● Source data:
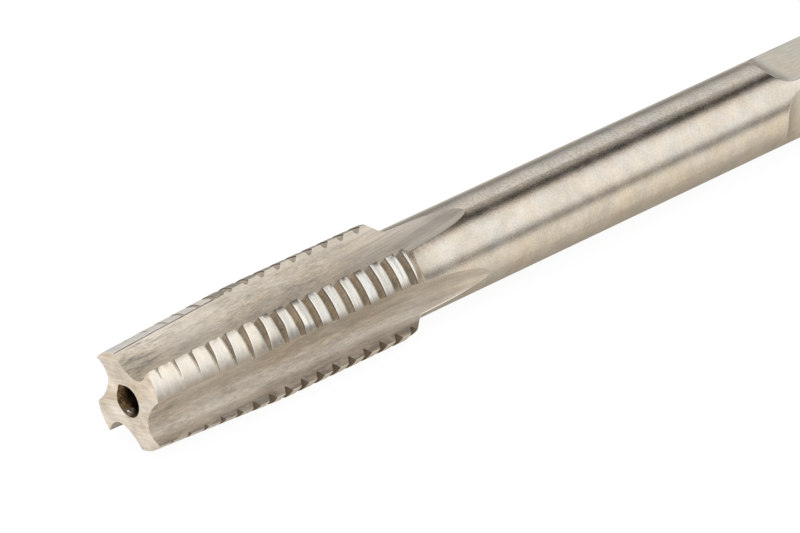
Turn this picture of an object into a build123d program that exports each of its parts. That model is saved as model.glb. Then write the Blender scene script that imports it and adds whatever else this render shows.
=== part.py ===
from build123d import *
from math import acos, asin, cos, degrees, radians, sin, sqrt, tan
import os

# Hand tap, first tap of a set for M10 x 1.5, ground from one bar of high speed steel.
# It is drawn upright, cutting end at Z 0 and drive end up, and laid along +X at the end.
# Laid down, it rests on two of its lands, with one flute straight up.

# Lengths along the axis, from the cutting end
overall_length = 70.0
thread_length = 23.9
lead_length = 9.2
flute_length = 31.4
square_length = 8.0

# Thread, with the flanks of the nominal size; a first tap's crests stay well below that size
nominal_diameter = 10.0
pitch = 1.5
flank_angle = 60.0
crest_allowance = 0.5
root_width = 0.17
groove_phase = 0.308
thread_turns = 17

# Lead: a cone that is ground off axis on each land, so that only the cutting edge touches the hole
lead_angle = 3.0
relief_offset = 0.8
relief_angle = 20.0
front_bevel = 0.1

# Shank, shoulder behind the thread, square and drive end
shank_diameter = 7.0
shoulder_angle = 42.0
shoulder_fillet = 0.8
square_across_flats = 5.5
square_runout_radius = 3.0
end_chamfer = 0.6

# Flutes: a hooked cutting face, a round bottom and a wide heel side
flute_count = 4
core_radius = 2.24
flute_bottom_radius = 1.28
flute_heel_radius = 3.5
cutting_face_angle = 11.0
grinding_wheel_radius = 60.0

# Centre holes that carried the tap between centres while it was ground
centre_angle = 60.0
front_centre_diameter = 2.4
rear_centre_diameter = 2.0
pilot_diameter = 1.0
pilot_depth = 1.6
drill_point_angle = 118.0

# How far cutting tools reach past the metal, and round into the flutes beside a land
clearance = 1.0
clearance_angle = 9.0

# Sizes worked out from the ones above
crest_radius = nominal_diameter / 2 - crest_allowance
front_radius = crest_radius - lead_length * tan(radians(lead_angle))
shank_radius = shank_diameter / 2

# Groove depth follows from the nominal thread, whose crests are an eighth of the pitch wide
half_flank = tan(radians(flank_angle / 2))
root_radius = nominal_diameter / 2 - (pitch * 7 / 8 - root_width) / 2 / half_flank
tool_radius = crest_radius + clearance / 2
tool_width = root_width + 2 * half_flank * (tool_radius - root_radius)

# Cutting face: a straight line that leaves the round bottom on a tangent
flute_centre = core_radius + flute_bottom_radius
face_tilt = radians(cutting_face_angle)
face_start_u = flute_centre - flute_bottom_radius * sin(face_tilt)
face_start_v = flute_bottom_radius * cos(face_tilt)
face_end_u = crest_radius + clearance
face_end_v = face_start_v + (face_end_u - face_start_u) * tan(face_tilt)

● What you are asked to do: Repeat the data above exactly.

● Written reply:
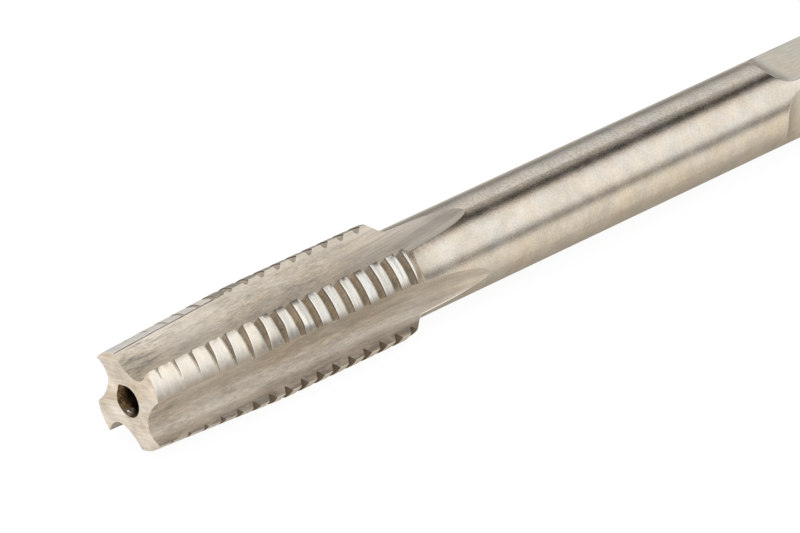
Turn this picture of an object into a build123d program that exports each of its parts. That model is saved as model.glb. Then write the Blender scene script that imports it and adds whatever else this render shows.
=== part.py ===
from build123d import *
from math import acos, asin, cos, degrees, radians, sin, sqrt, tan
import os

# Hand tap, first tap of a set for M10 x 1.5, ground from one bar of high speed steel.
# It is drawn upright, cutting end at Z 0 and drive end up, and laid along +X at the end.
# Laid down, it rests on two of its lands, with one flute straight up.

# Lengths along the axis, from the cutting end
overall_length = 70.0
thread_length = 23.9
lead_length = 9.2
flute_length = 31.4
square_length = 8.0

# Thread, with the flanks of the nominal size; a first tap's crests stay well below that size
nominal_diameter = 10.0
pitch = 1.5
flank_angle = 60.0
crest_allowance = 0.5
root_width = 0.17
groove_phase = 0.308
thread_turns = 17

# Lead: a cone that is ground off axis on each land, so that only the cutting edge touches the hole
lead_angle = 3.0
relief_offset = 0.8
relief_angle = 20.0
front_bevel = 0.1

# Shank, shoulder behind the thread, square and drive end
shank_diameter = 7.0
shoulder_angle = 42.0
shoulder_fillet = 0.8
square_across_flats = 5.5
square_runout_radius = 3.0
end_chamfer = 0.6

# Flutes: a hooked cutting face, a round bottom and a wide heel side
flute_count = 4
core_radius = 2.24
flute_bottom_radius = 1.28
flute_heel_radius = 3.5
cutting_face_angle = 11.0
grinding_wheel_radius = 60.0

# Centre holes that carried the tap between centres while it was ground
centre_angle = 60.0
front_centre_diameter = 2.4
rear_centre_diameter = 2.0
pilot_diameter = 1.0
pilot_depth = 1.6
drill_point_angle = 118.0

# How far cutting tools reach past the metal, and round into the flutes beside a land
clearance = 1.0
clearance_angle = 9.0

# Sizes worked out from the ones above
crest_radius = nominal_diameter / 2 - crest_allowance
front_radius = crest_radius - lead_length * tan(radians(lead_angle))
shank_radius = shank_diameter / 2

# Groove depth follows from the nominal thread, whose crests are an eighth of the pitch wide
half_flank = tan(radians(flank_angle / 2))
root_radius = nominal_diameter / 2 - (pitch * 7 / 8 - root_width) / 2 / half_flank
tool_radius = crest_radius + clearance / 2
tool_width = root_width + 2 * half_flank * (tool_radius - root_radius)

# Cutting face: a straight line that leaves the round bottom on a tangent
flute_centre = core_radius + flute_bottom_radius
face_tilt = radians(cutting_face_angle)
face_start_u = flute_centre - flute_bottom_radius * sin(face_tilt)
face_start_v = flute_bottom_radius * cos(face_tilt)
face_end_u = crest_radius + clearance
face_end_v = face_start_v + (face_end_u - face_start_u) * tan(face_tilt)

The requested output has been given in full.